## START
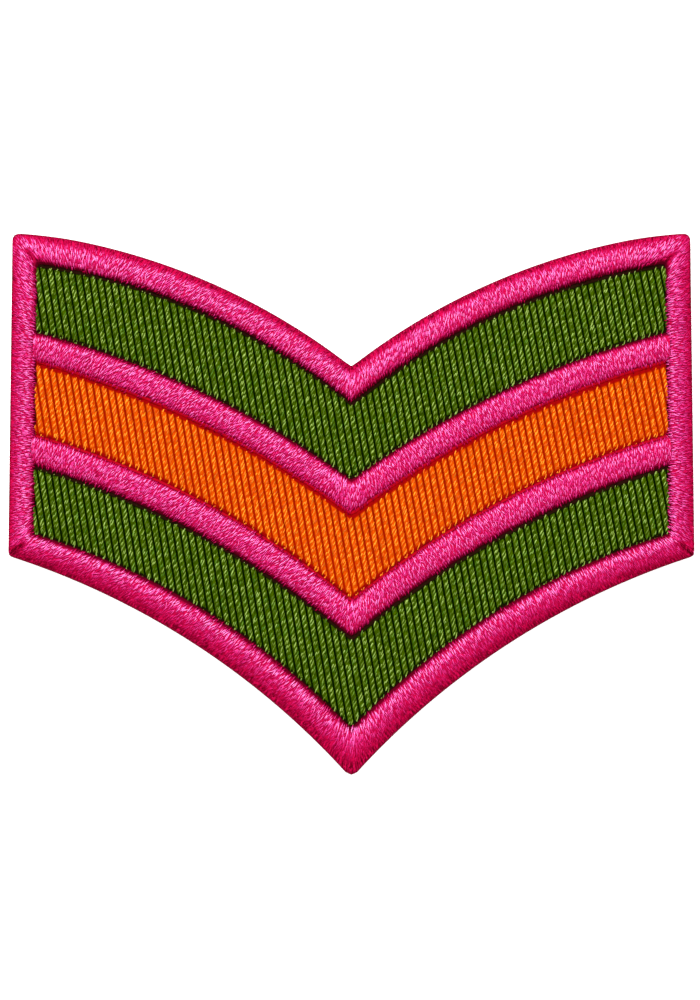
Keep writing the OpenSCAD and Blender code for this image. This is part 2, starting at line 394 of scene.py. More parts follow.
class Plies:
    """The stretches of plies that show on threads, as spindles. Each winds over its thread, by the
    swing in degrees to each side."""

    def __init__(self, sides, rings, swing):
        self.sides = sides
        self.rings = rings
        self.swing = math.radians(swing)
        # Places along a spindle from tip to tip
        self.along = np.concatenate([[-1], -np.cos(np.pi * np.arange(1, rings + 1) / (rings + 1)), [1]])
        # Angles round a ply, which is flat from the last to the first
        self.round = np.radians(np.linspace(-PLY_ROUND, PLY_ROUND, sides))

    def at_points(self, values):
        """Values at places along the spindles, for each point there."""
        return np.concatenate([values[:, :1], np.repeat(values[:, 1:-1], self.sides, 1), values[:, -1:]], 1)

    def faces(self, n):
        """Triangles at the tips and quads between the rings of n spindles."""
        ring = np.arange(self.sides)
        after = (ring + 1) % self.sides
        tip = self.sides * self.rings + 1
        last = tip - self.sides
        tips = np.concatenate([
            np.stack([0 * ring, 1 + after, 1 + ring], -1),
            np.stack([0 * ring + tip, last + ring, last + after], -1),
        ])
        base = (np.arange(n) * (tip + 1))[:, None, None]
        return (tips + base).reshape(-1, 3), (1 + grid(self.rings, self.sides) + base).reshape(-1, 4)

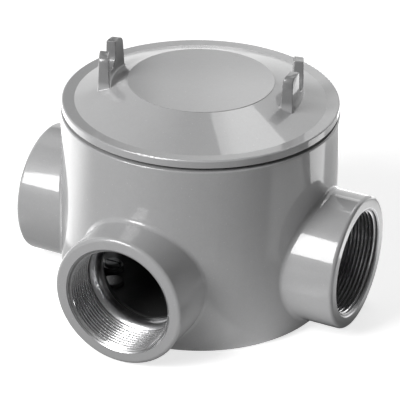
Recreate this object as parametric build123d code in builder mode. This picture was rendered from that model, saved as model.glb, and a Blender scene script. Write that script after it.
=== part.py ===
## END
EXERCISE
Copy exactly, and only, the lines from the one containing "Recreate this object" through the last line of the listing.

SOLUTION FOR THIS PROBLEM
Recreate this object as parametric build123d code in builder mode. This picture was rendered from that model, saved as model.glb, and a Blender scene script. Write that script after it.
=== part.py ===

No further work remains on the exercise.